### To do
Lines from the one containing "in imported if" through the end of the data are to be returned exactly, and no others.

### Collected material
-- -- --
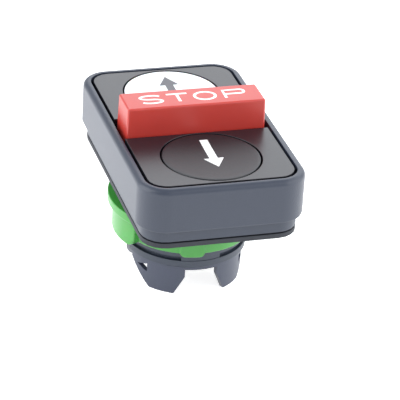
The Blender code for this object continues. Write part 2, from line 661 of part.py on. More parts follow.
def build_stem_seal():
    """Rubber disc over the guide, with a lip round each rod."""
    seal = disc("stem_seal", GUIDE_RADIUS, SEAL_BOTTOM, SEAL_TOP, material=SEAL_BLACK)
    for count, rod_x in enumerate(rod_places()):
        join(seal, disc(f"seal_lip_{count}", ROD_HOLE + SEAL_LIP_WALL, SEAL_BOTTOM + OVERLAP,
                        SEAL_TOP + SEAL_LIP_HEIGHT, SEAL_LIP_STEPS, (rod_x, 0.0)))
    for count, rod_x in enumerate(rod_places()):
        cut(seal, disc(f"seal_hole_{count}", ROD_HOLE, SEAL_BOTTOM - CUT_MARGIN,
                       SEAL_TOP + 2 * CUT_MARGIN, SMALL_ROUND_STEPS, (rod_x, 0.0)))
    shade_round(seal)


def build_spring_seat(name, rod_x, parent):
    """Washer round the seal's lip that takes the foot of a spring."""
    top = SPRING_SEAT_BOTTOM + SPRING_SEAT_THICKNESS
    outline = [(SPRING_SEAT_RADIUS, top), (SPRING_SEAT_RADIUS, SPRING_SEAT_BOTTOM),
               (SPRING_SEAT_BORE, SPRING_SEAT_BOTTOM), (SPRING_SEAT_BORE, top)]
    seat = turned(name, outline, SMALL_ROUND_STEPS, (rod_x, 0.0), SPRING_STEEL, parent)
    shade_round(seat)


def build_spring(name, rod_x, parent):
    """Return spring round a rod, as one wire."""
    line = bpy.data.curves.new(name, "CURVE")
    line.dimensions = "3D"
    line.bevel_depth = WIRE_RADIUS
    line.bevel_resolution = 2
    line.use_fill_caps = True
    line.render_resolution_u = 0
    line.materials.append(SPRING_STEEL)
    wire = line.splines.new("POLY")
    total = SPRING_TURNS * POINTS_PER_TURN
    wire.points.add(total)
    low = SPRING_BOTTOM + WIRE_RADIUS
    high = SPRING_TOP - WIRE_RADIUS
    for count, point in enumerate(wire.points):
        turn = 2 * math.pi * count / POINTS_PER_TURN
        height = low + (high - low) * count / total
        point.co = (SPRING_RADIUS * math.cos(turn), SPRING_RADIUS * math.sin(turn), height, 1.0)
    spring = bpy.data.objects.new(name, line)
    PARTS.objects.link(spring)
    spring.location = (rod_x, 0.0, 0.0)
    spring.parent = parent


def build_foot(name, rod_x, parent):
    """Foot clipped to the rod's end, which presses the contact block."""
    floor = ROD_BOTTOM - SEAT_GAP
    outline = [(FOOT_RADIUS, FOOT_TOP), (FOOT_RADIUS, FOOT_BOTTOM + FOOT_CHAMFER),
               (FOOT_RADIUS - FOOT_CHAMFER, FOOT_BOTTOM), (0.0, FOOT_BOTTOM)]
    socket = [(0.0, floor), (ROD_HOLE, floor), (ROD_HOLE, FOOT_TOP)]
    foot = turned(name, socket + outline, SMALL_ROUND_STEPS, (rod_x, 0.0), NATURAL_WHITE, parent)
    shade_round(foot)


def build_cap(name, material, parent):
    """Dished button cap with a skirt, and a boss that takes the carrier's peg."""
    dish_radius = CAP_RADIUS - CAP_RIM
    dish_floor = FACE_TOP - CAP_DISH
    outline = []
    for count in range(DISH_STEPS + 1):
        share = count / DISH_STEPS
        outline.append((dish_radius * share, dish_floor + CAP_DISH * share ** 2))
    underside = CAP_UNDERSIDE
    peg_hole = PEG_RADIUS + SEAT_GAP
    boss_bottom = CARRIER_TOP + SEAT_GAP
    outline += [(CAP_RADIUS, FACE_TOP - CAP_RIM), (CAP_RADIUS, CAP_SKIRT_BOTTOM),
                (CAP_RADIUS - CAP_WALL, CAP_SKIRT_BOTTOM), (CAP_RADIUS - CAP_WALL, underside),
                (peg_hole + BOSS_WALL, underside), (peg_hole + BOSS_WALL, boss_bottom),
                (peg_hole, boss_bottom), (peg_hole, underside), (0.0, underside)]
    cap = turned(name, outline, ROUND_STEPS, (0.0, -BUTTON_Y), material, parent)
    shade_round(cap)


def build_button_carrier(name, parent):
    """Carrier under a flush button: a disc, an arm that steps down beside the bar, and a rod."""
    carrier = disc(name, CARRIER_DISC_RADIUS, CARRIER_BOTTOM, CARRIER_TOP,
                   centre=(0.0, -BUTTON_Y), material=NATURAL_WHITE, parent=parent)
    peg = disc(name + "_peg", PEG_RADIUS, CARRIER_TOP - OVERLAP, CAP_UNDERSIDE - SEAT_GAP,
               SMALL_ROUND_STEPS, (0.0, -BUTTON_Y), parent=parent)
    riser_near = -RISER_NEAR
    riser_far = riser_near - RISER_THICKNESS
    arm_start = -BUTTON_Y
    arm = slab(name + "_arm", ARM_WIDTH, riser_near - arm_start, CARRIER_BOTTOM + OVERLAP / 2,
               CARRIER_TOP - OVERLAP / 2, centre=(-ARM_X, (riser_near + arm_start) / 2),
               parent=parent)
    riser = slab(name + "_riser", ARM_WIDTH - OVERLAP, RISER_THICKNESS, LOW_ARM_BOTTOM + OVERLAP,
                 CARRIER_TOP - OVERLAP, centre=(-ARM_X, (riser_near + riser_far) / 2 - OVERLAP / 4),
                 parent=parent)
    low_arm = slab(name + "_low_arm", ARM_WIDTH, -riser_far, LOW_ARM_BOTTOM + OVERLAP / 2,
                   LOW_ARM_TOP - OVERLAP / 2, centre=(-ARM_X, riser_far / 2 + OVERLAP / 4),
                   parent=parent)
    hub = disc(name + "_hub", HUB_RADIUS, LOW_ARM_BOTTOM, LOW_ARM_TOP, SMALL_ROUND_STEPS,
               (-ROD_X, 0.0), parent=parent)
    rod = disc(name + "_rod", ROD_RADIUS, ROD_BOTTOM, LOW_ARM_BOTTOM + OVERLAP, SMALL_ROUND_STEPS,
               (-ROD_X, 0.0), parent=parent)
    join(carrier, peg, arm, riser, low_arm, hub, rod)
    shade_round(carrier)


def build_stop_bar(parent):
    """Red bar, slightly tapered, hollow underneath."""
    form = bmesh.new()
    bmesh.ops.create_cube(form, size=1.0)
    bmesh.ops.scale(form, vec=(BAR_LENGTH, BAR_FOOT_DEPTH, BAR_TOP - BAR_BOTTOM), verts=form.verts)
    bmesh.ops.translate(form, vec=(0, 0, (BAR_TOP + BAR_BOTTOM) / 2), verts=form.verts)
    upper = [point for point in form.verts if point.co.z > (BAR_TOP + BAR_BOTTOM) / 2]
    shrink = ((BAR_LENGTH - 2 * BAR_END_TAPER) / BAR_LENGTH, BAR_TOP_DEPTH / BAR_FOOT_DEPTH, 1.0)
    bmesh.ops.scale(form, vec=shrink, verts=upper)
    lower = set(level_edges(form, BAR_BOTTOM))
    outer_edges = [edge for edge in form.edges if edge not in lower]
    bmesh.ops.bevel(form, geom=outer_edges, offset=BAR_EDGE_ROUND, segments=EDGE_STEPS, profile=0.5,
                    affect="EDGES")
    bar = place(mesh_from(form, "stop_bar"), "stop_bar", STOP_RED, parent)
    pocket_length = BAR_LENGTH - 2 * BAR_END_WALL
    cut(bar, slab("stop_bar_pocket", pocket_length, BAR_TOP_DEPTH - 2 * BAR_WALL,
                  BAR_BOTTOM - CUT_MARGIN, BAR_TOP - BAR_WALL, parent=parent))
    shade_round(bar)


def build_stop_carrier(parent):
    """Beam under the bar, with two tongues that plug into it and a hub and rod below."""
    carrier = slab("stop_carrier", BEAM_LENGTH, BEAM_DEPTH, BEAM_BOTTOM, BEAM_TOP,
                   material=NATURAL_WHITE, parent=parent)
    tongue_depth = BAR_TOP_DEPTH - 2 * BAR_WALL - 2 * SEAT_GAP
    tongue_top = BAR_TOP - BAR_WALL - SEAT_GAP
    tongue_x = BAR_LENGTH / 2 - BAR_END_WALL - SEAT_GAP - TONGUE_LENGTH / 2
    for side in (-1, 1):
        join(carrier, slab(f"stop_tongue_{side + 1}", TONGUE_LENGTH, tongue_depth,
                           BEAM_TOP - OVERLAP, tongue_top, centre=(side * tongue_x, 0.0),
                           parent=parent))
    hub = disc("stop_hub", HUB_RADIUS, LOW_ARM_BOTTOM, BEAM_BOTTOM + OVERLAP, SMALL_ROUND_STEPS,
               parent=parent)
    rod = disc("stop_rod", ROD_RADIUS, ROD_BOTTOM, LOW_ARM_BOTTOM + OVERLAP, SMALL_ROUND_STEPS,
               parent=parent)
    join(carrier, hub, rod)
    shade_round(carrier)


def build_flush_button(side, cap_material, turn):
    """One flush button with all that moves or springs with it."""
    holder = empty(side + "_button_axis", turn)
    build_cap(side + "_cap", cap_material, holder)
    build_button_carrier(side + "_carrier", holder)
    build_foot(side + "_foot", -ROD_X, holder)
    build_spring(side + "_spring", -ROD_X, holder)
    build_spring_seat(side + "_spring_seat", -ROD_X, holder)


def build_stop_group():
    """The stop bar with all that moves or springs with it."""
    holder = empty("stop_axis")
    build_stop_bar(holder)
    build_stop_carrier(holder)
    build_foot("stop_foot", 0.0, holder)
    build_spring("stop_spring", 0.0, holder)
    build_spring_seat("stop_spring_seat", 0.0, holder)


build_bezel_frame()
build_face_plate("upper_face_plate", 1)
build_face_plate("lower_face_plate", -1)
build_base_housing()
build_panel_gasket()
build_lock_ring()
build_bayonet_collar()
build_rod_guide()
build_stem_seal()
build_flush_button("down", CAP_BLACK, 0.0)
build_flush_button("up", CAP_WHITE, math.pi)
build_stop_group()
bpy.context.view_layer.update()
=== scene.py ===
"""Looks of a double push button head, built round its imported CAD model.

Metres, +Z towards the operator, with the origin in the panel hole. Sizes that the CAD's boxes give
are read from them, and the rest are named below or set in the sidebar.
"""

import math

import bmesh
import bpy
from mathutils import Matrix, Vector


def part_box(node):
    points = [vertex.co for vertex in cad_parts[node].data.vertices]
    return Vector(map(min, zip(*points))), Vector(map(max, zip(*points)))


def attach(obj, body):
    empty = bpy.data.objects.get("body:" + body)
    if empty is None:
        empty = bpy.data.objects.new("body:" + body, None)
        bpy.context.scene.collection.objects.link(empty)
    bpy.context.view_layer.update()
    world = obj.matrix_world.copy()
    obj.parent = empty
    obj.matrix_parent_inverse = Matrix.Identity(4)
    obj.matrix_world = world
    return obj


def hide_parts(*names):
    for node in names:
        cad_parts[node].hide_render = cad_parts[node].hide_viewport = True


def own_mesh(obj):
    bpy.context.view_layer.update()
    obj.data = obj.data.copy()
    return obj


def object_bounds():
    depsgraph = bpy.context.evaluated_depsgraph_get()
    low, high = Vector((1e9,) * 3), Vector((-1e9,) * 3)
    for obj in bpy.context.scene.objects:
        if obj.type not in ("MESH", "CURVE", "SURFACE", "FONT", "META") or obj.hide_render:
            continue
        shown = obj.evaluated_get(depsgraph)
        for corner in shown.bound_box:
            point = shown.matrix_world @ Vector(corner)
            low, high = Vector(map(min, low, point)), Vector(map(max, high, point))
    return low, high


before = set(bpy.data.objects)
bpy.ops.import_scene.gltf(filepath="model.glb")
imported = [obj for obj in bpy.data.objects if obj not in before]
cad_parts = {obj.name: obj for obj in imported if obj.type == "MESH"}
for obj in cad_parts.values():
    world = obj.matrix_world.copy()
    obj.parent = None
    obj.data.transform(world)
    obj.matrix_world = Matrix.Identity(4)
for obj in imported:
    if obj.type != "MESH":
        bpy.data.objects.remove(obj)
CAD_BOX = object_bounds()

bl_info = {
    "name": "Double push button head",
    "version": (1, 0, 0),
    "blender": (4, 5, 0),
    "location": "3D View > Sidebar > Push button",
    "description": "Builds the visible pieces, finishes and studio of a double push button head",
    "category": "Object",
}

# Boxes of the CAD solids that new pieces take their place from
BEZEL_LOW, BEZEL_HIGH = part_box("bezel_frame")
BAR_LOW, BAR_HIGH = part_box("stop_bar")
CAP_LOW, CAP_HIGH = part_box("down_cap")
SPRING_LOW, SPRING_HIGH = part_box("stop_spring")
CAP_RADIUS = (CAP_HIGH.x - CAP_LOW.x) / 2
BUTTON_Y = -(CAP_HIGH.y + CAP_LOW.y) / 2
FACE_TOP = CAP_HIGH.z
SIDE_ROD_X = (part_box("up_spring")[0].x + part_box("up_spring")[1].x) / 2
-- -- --
### Exercise output
cad_parts = {obj.name: obj for obj in imported if obj.type == "MESH"}
for obj in cad_parts.values():
    world = obj.matrix_world.copy()
    obj.parent = None
    obj.data.transform(world)
    obj.matrix_world = Matrix.Identity(4)
for obj in imported:
    if obj.type != "MESH":
        bpy.data.objects.remove(obj)
CAD_BOX = object_bounds()

bl_info = {
    "name": "Double push button head",
    "version": (1, 0, 0),
    "blender": (4, 5, 0),
    "location": "3D View > Sidebar > Push button",
    "description": "Builds the visible pieces, finishes and studio of a double push button head",
    "category": "Object",
}

# Boxes of the CAD solids that new pieces take their place from
BEZEL_LOW, BEZEL_HIGH = part_box("bezel_frame")
BAR_LOW, BAR_HIGH = part_box("stop_bar")
CAP_LOW, CAP_HIGH = part_box("down_cap")
SPRING_LOW, SPRING_HIGH = part_box("stop_spring")
CAP_RADIUS = (CAP_HIGH.x - CAP_LOW.x) / 2
BUTTON_Y = -(CAP_HIGH.y + CAP_LOW.y) / 2
FACE_TOP = CAP_HIGH.z
SIDE_ROD_X = (part_box("up_spring")[0].x + part_box("up_spring")[1].x) / 2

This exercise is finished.